Movimientos ciudadanos como el de Sergio Fajardo y Alianza Verde también podrían tener un buen desempeño en 2018. Registran bien en las encuestas. Su problema –compartido con el Polo– es que su fuerte han sido tradicionalmente las grandes ciudades.
Tanto para un sector importante de la izquierda como para la derecha, la consigna de una constituyente es una reivindicación clave. La izquierda quiere adaptar numerosas instituciones. La derecha necesita de la reelección; sin poder candidatizar a Uribe tendrá grandes dificultades para volver a la Presidencia. Y siente que necesita hacerlo cuanto antes. Pero la constituyente es anatema para el centro. La consigna, por tanto, puede volverse una fuente de enfrentamientos muy fuertes, o un escenario que posibilite la aceptación por parte del uribismo del acuerdo de paz y de la constitucionalización de varias reformas, a cambio de algunas concesiones que considere vitales.
Sin el pesado fardo de la guerra, la movilización social podrá levantar cabeza. Cosa muy positiva si el país cuenta con capacidades, mentalidades y personal capaces de garantizar la vida de los líderes sociales y de tramitar institucionalmente sus demandas.

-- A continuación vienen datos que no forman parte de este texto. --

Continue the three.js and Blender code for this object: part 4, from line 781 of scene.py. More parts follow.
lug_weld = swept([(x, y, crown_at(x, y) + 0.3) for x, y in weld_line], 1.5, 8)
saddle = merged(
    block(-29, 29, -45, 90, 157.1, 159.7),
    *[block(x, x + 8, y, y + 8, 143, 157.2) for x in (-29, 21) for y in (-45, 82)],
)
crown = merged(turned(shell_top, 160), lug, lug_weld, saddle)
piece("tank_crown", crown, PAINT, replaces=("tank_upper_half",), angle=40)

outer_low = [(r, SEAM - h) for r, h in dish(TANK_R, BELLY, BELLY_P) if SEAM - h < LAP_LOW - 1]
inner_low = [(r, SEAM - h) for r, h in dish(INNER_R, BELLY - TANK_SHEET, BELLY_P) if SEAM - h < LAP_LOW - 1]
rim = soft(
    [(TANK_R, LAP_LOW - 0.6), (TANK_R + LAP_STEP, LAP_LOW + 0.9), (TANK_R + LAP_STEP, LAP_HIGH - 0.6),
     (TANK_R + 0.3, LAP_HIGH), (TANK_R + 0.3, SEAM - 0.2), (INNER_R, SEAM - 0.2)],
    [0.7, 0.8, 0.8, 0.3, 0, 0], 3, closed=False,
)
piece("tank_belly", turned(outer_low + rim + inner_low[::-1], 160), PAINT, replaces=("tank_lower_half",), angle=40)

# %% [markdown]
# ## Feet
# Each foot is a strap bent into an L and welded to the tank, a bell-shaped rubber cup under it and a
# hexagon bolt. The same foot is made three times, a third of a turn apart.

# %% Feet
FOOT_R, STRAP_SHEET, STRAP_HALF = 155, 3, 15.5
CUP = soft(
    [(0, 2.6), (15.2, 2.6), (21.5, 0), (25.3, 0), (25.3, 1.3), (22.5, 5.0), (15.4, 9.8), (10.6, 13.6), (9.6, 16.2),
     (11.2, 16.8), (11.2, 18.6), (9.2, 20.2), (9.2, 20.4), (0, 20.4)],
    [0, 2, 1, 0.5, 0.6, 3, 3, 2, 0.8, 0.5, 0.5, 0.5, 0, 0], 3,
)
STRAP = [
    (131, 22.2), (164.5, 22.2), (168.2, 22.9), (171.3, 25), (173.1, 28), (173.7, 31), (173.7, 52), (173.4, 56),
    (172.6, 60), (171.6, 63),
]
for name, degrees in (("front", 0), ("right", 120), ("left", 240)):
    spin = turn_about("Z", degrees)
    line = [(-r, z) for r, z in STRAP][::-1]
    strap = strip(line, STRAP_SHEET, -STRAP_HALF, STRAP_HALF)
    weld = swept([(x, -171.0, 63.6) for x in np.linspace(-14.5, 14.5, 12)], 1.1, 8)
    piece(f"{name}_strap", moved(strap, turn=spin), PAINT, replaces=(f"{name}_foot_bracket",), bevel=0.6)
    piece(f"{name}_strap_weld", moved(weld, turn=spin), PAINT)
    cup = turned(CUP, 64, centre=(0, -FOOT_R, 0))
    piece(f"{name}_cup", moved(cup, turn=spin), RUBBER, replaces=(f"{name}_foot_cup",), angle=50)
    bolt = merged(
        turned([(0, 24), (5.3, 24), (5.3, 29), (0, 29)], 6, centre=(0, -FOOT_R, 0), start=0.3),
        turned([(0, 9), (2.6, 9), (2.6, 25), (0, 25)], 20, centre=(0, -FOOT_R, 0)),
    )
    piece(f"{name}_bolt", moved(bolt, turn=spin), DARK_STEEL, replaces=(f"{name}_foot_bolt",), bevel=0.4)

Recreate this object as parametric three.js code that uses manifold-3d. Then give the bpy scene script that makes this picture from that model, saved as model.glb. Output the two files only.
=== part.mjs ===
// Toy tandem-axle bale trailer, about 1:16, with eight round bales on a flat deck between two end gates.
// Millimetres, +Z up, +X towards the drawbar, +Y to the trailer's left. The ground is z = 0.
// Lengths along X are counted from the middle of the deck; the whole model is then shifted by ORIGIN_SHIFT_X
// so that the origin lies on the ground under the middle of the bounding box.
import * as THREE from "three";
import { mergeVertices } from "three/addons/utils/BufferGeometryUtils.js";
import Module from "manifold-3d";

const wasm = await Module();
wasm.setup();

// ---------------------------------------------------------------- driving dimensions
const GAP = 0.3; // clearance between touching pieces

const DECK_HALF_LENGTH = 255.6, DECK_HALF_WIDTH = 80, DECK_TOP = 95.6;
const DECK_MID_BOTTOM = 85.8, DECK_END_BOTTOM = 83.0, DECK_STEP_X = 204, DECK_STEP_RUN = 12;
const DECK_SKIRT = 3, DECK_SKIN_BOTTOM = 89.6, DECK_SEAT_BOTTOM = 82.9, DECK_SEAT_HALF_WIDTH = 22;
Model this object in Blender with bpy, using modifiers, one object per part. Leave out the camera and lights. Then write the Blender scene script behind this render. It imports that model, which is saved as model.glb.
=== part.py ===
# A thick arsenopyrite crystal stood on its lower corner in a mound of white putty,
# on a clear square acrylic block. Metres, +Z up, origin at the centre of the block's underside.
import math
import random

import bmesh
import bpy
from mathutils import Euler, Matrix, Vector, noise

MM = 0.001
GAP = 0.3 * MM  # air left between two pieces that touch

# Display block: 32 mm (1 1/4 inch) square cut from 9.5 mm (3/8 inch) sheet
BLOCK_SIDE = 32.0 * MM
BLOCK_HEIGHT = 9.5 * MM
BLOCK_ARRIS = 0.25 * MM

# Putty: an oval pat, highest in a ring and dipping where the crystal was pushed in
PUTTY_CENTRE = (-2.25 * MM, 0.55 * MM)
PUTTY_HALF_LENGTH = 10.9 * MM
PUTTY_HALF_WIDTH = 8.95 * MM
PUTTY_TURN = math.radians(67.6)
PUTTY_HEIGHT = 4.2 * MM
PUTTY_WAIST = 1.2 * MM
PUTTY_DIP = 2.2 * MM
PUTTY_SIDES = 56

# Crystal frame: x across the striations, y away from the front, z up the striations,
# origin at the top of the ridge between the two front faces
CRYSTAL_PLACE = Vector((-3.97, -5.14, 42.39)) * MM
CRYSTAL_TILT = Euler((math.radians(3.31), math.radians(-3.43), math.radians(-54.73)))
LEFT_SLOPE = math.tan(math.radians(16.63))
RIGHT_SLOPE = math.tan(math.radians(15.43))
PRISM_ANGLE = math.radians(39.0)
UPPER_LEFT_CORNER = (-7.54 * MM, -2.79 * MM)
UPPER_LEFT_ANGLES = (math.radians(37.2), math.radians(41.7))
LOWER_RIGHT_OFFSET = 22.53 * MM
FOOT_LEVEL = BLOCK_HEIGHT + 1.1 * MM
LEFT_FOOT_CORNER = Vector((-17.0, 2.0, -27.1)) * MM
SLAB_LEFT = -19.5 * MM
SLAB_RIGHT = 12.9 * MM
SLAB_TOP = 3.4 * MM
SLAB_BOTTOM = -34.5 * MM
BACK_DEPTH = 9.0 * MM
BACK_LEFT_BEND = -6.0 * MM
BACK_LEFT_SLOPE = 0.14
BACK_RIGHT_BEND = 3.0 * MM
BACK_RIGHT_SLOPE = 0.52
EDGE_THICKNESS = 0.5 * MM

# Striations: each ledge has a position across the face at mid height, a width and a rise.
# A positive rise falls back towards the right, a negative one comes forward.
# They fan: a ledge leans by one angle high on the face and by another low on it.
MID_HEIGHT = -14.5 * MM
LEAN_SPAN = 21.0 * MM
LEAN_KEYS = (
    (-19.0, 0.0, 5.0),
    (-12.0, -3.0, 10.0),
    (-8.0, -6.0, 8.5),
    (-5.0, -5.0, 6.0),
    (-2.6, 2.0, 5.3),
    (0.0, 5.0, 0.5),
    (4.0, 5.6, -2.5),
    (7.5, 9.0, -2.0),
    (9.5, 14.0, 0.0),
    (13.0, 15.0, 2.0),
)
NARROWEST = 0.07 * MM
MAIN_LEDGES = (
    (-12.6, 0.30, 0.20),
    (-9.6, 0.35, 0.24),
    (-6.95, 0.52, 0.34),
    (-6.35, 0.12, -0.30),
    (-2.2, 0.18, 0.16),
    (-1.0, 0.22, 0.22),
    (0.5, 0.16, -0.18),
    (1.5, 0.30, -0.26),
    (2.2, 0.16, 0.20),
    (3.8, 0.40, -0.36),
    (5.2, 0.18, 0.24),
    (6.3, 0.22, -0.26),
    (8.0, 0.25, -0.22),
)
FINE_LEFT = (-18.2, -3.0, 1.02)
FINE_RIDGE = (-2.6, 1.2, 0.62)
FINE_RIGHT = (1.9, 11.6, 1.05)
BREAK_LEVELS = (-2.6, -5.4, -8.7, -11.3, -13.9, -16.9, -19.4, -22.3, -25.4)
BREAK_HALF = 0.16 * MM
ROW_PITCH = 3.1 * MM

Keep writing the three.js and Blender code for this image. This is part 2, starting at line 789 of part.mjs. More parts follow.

El curso que tome todo esto dependerá, claro, también de lo traumático que sea el posconflicto, sobre todo en términos de violencia letal. La buena noticia –y un llamado de atención a aquellos que miran solo a Centroamérica sin fijarse en lo que ha pasado en sus narices– es que Colombia ha administrado en los últimos años varias desmovilizaciones logrando simultáneamente una caída dramática en indicadores claves de violencia. La tragedia de la UP, por ejemplo, es una amenaza muy real, pero no un destino; podemos evitar que la historia se repita. Esto debería ser un foco de atención inmediato. Pero para los amantes del sosiego también hay malas noticias. Estamos abocados a un periodo con una alta polarización, bastante ideologizado, en el que –como sucedió con la Constitución de 1991– la coalición que dio origen al cambio necesariamente se disolverá. Para bien o para mal, seguiremos siendo, por un largo periodo, un país interesante.